Charter Communications ended 2020 with 19,000 more video customers than it had a year earlier, and it expects to do better in its video trends this year than the MVPD industry overall, CEO Tom Rutledge said during an analyst call Friday as the company announced Q4 results. Rutledge said the growth was driven in part by its broadband connectivity growth. He said industry growth will continue to decline "at a moderate pace," while Charter "won't have quite the internet growth … we had in 2020." Charter ended 2020 with 15.6 million residential video subscribers. It also ended the year with 27 million residential broadband subs, up 2.1 million year over year; 9.2 million residential voice subs, down 228,000; and 2.3 million residential mobile subscriptions, up 1.2 million. Rutledge said this year should have a return to pre-pandemic trends in internet subscriber additions, plus a full recovery of the advertising business as the economy also fully rebounds. He said that during Q4, Charter's minimum broadband speed offering of 200 Mbps went from being available in about 60% of its footprint to 75%. Rutledge said the 210 citizens broadband radio service priority access licenses that Charter bought for $465 million will be used on targeted 5G small cells. He said that over the next four to five years, up to a third of Charter's traffic might end up on the CBRS spectrum. The stock closed down 7.2% at $607.56.
Forty-three percent of U.S. broadband households with traditional pay TV are likely to switch to a virtual MVPD in the next 12 months, reported Parks Associates Thursday, reversing a trend of slowing growth. Before the pandemic affected streaming video consumption, vMVPD subscriber growth was “waning, with some vMVPDs posting continued losses,” said analyst Paul Erickson. Though COVID-19 drove growth “and in some cases recovery in the category, recent increases in vMVPD pricing make it uncertain how consumers will respond long term,” he said. The absence of live sports and performances challenged vMVPDs, but services like Hulu + Live TV and YouTube TV successfully pushed advantages in pricing, content and platform flexibility, Parks said. Though traditional pay-TV operators have either deployed over-the-top services, or plan to, Parks expects vMVPDs to continue to grow “dramatically,” and gradually become “the dominant offering in the pay-TV landscape,” said Erickson. Some 17% of vMVPD subscribers switched from traditional pay TV within the past 12 months, said the analyst. VMVPDs should “remain conscious of consumer price sensitivity while keeping a strict adherence to a consumer-centric experience,” Erickson said.

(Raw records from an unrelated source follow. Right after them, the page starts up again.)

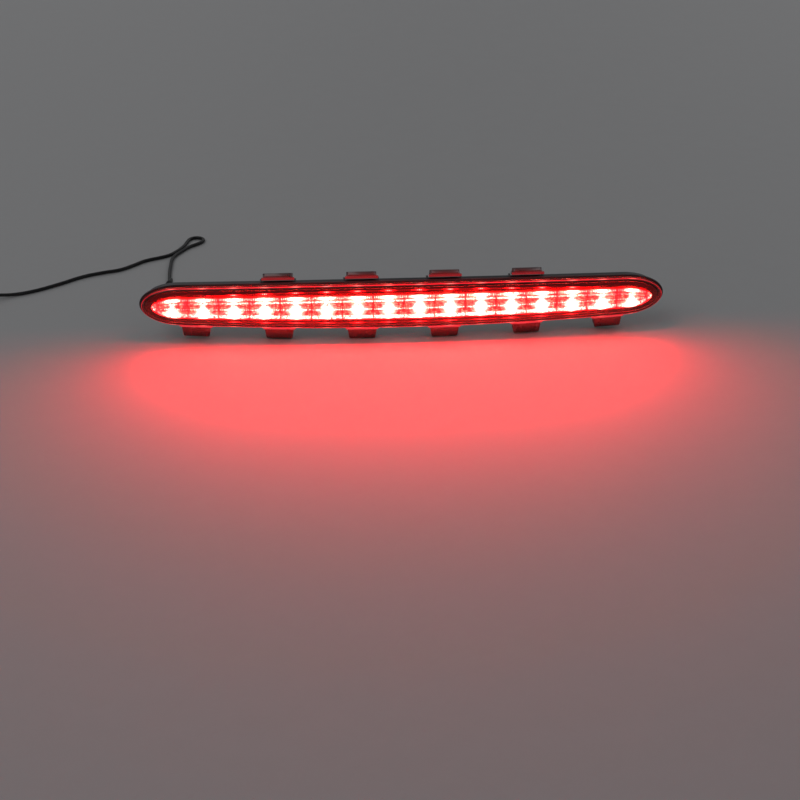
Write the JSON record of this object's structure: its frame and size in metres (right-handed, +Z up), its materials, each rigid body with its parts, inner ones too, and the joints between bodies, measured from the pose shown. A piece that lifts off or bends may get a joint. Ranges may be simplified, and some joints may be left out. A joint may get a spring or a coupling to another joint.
{
  "type": "third brake light",
  "caption": "Long shallow red brake lamp with rounded ends, bowed lens, diode cells behind it, spring clips above and below, and a thin black lead to a plug.",
  "frame": {"origin": "on the ground under the middle of the lamp, its lead and plug left out", "axes": "+X along the lamp to its right end, lens looking towards -Y, +Z up"},
  "size_m": [0.4829, 0.1916, 0.0456],
  "materials": {
    "lens_red": "polished moulded red lens, glowing from behind",
    "optic_red": "fluted inner lens",
    "reflector_chrome": "vacuum-metallised, bright",
    "board_green": "solder-resist coated board",
    "led_glow": "clear diode dome, lit",
    "housing_black": "fine-grained moulded plastic",
    "clip_smoke": "smoke-red moulded plastic",
    "gasket_foam": "closed-cell foam",
    "boot_rubber": "moulded rubber",
    "lead_sheath": "satin black sheath",
    "seal_rubber": "moulded silicone",
    "connector_black": "moulded plastic, satin",
    "terminal_brass": "tinned brass blade",
    "screw_steel": "zinc-plated",
    "resistor_blue": "lacquered",
    "diode_black": "moulded epoxy",
    "core_red": "insulated core",
    "core_black": "insulated core"
  },
  "bodies": {
    "lamp": {"outer_lens": "lens_red", "rear_housing": "housing_black", "flange_gasket": "gasket_foam", "inner_optic": "optic_red", "reflector": "reflector_chrome", "led_board": "board_green", "led_01": "led_glow", "led_02": "led_glow", "led_03": "led_glow", "led_04": "led_glow", "led_05": "led_glow", "led_06": "led_glow", "led_07": "led_glow", "led_08": "led_glow", "led_09": "led_glow", "led_10": "led_glow", "led_11": "led_glow", "led_12": "led_glow", "led_13": "led_glow", "led_14": "led_glow", "led_15": "led_glow", "led_16": "led_glow", "board_screw_1": "screw_steel", "board_screw_2": "screw_steel", "board_screw_3": "screw_steel", "board_screw_4": "screw_steel", "resistor_1": "resistor_blue", "resistor_2": "resistor_blue", "resistor_3": "resistor_blue", "resistor_4": "resistor_blue", "guard_diode": "diode_black", "inner_wire_1": "core_red", "inner_wire_2": "core_black", "lead_boot": "boot_rubber", "lead": "lead_sheath", "wire_seal": "seal_rubber", "connector_housing": "connector_black", "terminal_1": "terminal_brass", "terminal_2": "terminal_brass"},
    "lower_clip_1": {"lower_clip_1": "clip_smoke"},
    "lower_clip_2": {"lower_clip_2": "clip_smoke"},
    "lower_clip_3": {"lower_clip_3": "clip_smoke"},
    "lower_clip_4": {"lower_clip_4": "clip_smoke"},
    "lower_clip_5": {"lower_clip_5": "clip_smoke"},
    "lower_clip_6": {"lower_clip_6": "clip_smoke"},
    "upper_clip_1": {"upper_clip_1": "clip_smoke"},
    "upper_clip_2": {"upper_clip_2": "clip_smoke"},
    "upper_clip_3": {"upper_clip_3": "clip_smoke"},
    "upper_clip_4": {"upper_clip_4": "clip_smoke"},
    "lock_lever": {"lock_lever": "connector_black"}
  },
  "joints": [
    {"name": "lower_clip_1_flex", "type": "hinge", "parent": "lamp", "child": "lower_clip_1", "pos_m": [-0.136, 0.01057, 0.01511], "axis": [0.9961, -0.0834, -0.0278], "range_deg": [-8, 0], "stiffness_Nm_per_rad": 0.6},
    {"name": "lower_clip_2_flex", "type": "hinge", "parent": "lamp", "child": "lower_clip_2", "pos_m": [-0.0816, 0.00693, 0.0139], "axis": [0.9986, -0.0501, -0.0167], "range_deg": [-8, 0], "stiffness_Nm_per_rad": 0.6},
    {"name": "lower_clip_3_flex", "type": "hinge", "parent": "lamp", "child": "lower_clip_3", "pos_m": [-0.0272, 0.00511, 0.01329], "axis": [0.9998, -0.0167, -0.0056], "range_deg": [-8, 0], "stiffness_Nm_per_rad": 0.6},
    {"name": "lower_clip_4_flex", "type": "hinge", "parent": "lamp", "child": "lower_clip_4", "pos_m": [0.0272, 0.00511, 0.01329], "axis": [0.9998, 0.0167, 0.0056], "range_deg": [-8, 0], "stiffness_Nm_per_rad": 0.6},
    {"name": "lower_clip_5_flex", "type": "hinge", "parent": "lamp", "child": "lower_clip_5", "pos_m": [0.0816, 0.00693, 0.0139], "axis": [0.9986, 0.0501, 0.0167], "range_deg": [-8, 0], "stiffness_Nm_per_rad": 0.6},
    {"name": "lower_clip_6_flex", "type": "hinge", "parent": "lamp", "child": "lower_clip_6", "pos_m": [0.136, 0.01057, 0.01511], "axis": [0.9961, 0.0834, 0.0278], "range_deg": [-8, 0], "stiffness_Nm_per_rad": 0.6},
    {"name": "upper_clip_1_flex", "type": "hinge", "parent": "lamp", "child": "upper_clip_1", "pos_m": [-0.0816, 0.00693, 0.03823], "axis": [0.9986, -0.0501, 0.0167], "range_deg": [0, 8], "stiffness_Nm_per_rad": 0.6},
    {"name": "upper_clip_2_flex", "type": "hinge", "parent": "lamp", "child": "upper_clip_2", "pos_m": [-0.0272, 0.00511, 0.03884], "axis": [0.9998, -0.0167, 0.0056], "range_deg": [0, 8], "stiffness_Nm_per_rad": 0.6},
    {"name": "upper_clip_3_flex", "type": "hinge", "parent": "lamp", "child": "upper_clip_3", "pos_m": [0.0272, 0.00511, 0.03884], "axis": [0.9998, 0.0167, -0.0056], "range_deg": [0, 8], "stiffness_Nm_per_rad": 0.6},
    {"name": "upper_clip_4_flex", "type": "hinge", "parent": "lamp", "child": "upper_clip_4", "pos_m": [0.0816, 0.00693, 0.03823], "axis": [0.9986, 0.0501, -0.0167], "range_deg": [0, 8], "stiffness_Nm_per_rad": 0.6},
    {"name": "lock_lever_rock", "type": "hinge", "parent": "lamp", "child": "lock_lever", "pos_m": [-0.29918, 0.06434, 0.0083], "axis": [0.3162, -0.9487, 0], "range_deg": [-6, 0], "stiffness_Nm_per_rad": 0.02}
  ]
}
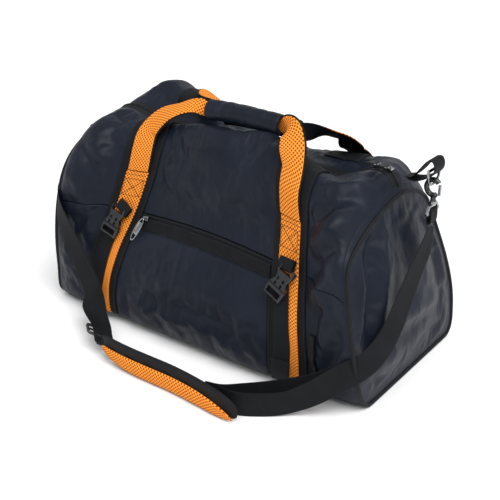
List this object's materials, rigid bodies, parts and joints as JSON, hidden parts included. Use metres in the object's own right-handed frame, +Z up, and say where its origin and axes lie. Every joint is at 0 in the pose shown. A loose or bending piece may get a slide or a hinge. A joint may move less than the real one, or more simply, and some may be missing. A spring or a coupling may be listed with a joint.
{
  "type": "duffel bag",
  "caption": "Soft zip-top sports holdall with mesh-faced carrying handles, buckled front straps, front zip pocket and a clip-on padded shoulder strap.",
  "frame": {"origin": "middle of the base, on the surface the bag stands on", "axes": "+X along the bag towards its right end, +Y towards its back, +Z up; the zipped pocket faces -Y"},
  "size_m": [0.652, 0.4272, 0.3686],
  "materials": {
    "nylon": "coated woven nylon, softly shiny",
    "webbing": "matte ribbed webbing",
    "spacer_mesh": "orange spacer mesh with small round cells",
    "trim": "black binding tape and zip tape",
    "black_plastic": "moulded, slightly glossy",
    "plated_steel": "bright plated"
  },
  "bodies": {
    "holdall": {"base_panel": "nylon", "front_lower_panel": "nylon", "front_upper_panel": "nylon", "back_upper_panel": "nylon", "back_lower_panel": "nylon", "base_board": "trim", "main_zip_front": "trim", "main_zip_back": "trim", "pocket_panel": "nylon", "pocket_zip": "webbing", "flag_tag": "trim", "end_panel_left": "nylon", "piping_left": "trim", "band_left_front": "webbing", "band_left_back": "webbing", "mesh_strap_left": "spacer_mesh", "buckle_female_left": "black_plastic", "buckle_loop_left": "webbing", "lower_strap_left": "webbing", "end_tab_left": "webbing", "swivel_left": "plated_steel", "strap_end_left": "webbing", "end_panel_right": "nylon", "piping_right": "trim", "band_right_front": "webbing", "band_right_back": "webbing", "mesh_strap_right": "spacer_mesh", "buckle_female_right": "black_plastic", "buckle_loop_right": "webbing", "lower_strap_right": "webbing", "end_tab_right": "webbing", "swivel_right": "plated_steel", "strap_end_right": "webbing", "shoulder_strap_left": "webbing", "shoulder_strap_right": "webbing", "shoulder_strap_tail": "webbing", "pad_backing": "trim", "pad_mesh": "spacer_mesh", "strap_adjuster": "black_plastic"},
    "front_handle": {"front_handle_webbing": "webbing", "front_handle_mesh": "spacer_mesh", "front_grip": "nylon"},
    "back_handle": {"back_handle_webbing": "webbing", "back_handle_mesh": "spacer_mesh", "back_grip": "nylon"},
    "top_slider_a": {"main_slider_a": "plated_steel"},
    "top_pull_a": {"main_pull_a": "trim"},
    "top_slider_b": {"main_slider_b": "plated_steel"},
    "top_pull_b": {"main_pull_b": "trim"},
    "front_slider": {"pocket_slider": "plated_steel"},
    "front_pull": {"pocket_pull": "plated_steel"},
    "prong_left": {"buckle_male_left": "black_plastic"},
    "ring_left": {"d_ring_left": "plated_steel"},
    "hook_left": {"snap_hook_left": "black_plastic"},
    "gate_left": {"hook_gate_left": "plated_steel"},
    "prong_right": {"buckle_male_right": "black_plastic"},
    "ring_right": {"d_ring_right": "plated_steel"},
    "hook_right": {"snap_hook_right": "black_plastic"},
    "gate_right": {"hook_gate_right": "plated_steel"}
  },
  "joints": [
    {"name": "front_handle_hinge", "type": "hinge", "parent": "holdall", "child": "front_handle", "pos_m": [0.00165, -0.1033, 0.2454], "axis": [0.9993, -0.0363, -0.0027], "range_deg": [0, 105]},
    {"name": "back_handle_hinge", "type": "hinge", "parent": "holdall", "child": "back_handle", "pos_m": [0.00525, 0.1018, 0.2956], "axis": [-0.9931, 0.0301, 0.1133], "range_deg": [0, 100]},
    {"name": "top_slider_a_run", "type": "slide", "parent": "holdall", "child": "top_slider_a", "axis": [-1, 0, 0], "range_m": [0, 0.37]},
    {"name": "top_slider_b_run", "type": "slide", "parent": "holdall", "child": "top_slider_b", "axis": [-1, 0, 0], "range_m": [0, 0.003]},
    {"name": "top_pull_a_hinge", "type": "hinge", "parent": "top_slider_a", "child": "top_pull_a", "pos_m": [0.22328, -0.00306, 0.31083], "axis": [-1, 0, 0], "range_deg": [0, 145]},
    {"name": "top_pull_b_hinge", "type": "hinge", "parent": "top_slider_b", "child": "top_pull_b", "pos_m": [0.23963, -0.00293, 0.30967], "axis": [-1, 0, 0], "range_deg": [0, 145]},
    {"name": "front_slider_run", "type": "slide", "parent": "holdall", "child": "front_slider", "axis": [0.9959, -0.0896, 0.012], "range_m": [0, 0.15]},
    {"name": "front_pull_hinge", "type": "hinge", "parent": "front_slider", "child": "front_pull", "pos_m": [-0.11578, -0.11865, 0.18063], "axis": [-0.9945, 0.0671, 0.0806], "range_deg": [0, 100]},
    {"name": "prong_left_release", "type": "slide", "parent": "holdall", "child": "prong_left", "axis": [-0.2526, -0.408, -0.8774], "range_m": [0, 0.026]},
    {"name": "ring_left_swing", "type": "hinge", "parent": "holdall", "child": "ring_left", "pos_m": [-0.31219, 0, 0.25821], "axis": [0, 1, 0], "range_deg": [0, 5]},
    {"name": "hook_left_swivel", "type": "hinge", "parent": "holdall", "child": "hook_left", "pos_m": [-0.31419, 0, 0.21221], "axis": [0, 0, 1], "range_deg": [-9, 9]},
    {"name": "gate_left_press", "type": "hinge", "parent": "hook_left", "child": "gate_left", "pos_m": [-0.32279, 0, 0.22181], "axis": [0, 1, 0], "range_deg": [0, 22], "stiffness_Nm_per_rad": 0.02, "springref_deg": -17.19},
    {"name": "prong_right_release", "type": "slide", "parent": "holdall", "child": "prong_right", "axis": [-0.3656, -0.3456, -0.8642], "range_m": [0, 0.026]},
    {"name": "ring_right_swing", "type": "hinge", "parent": "holdall", "child": "ring_right", "pos_m": [0.308, 0, 0.319], "axis": [0, -1, 0], "range_deg": [0, 5]},
    {"name": "hook_right_swivel", "type": "hinge", "parent": "holdall", "child": "hook_right", "pos_m": [0.31, 0, 0.273], "axis": [0, 0, 1], "range_deg": [-9, 9]},
    {"name": "gate_right_press", "type": "hinge", "parent": "hook_right", "child": "gate_right", "pos_m": [0.3186, 0, 0.2826], "axis": [0, -1, 0], "range_deg": [0, 22], "stiffness_Nm_per_rad": 0.02, "springref_deg": -17.19}
  ]
}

Average video services per person grew 35% in Q4 over the year-ago quarter, to 6.7, among broadband-only subscribers, reported TiVo Wednesday. As the pandemic continues, “shifting consumer patterns in the video service landscape are proving to be more than mere anomalies,” the company found in 4,526 responses to a survey done for TiVo by a third-party company. “People are adjusting to a new normal.” Subscription hopping is prevalent during the pandemic, TiVo said, with 25% saying they added at least one new video subscription during the COVID-19 period; 15% canceled at least one. TVs are “overwhelmingly” the preferred screen for viewing subscription VOD (71%), ad-supported VOD (54%), virtual MVPD (58%) and network apps (43%). Smartphones came in second, followed by PCs and tablets. Respondents preferred watching streaming content via media players such as Roku, Fire TV, Apple TV and Chromecast (46%) compared with smart TVs (28%), set-top boxes or digital video recorders (13%), game console apps (6%) and Blu-ray player apps (1%).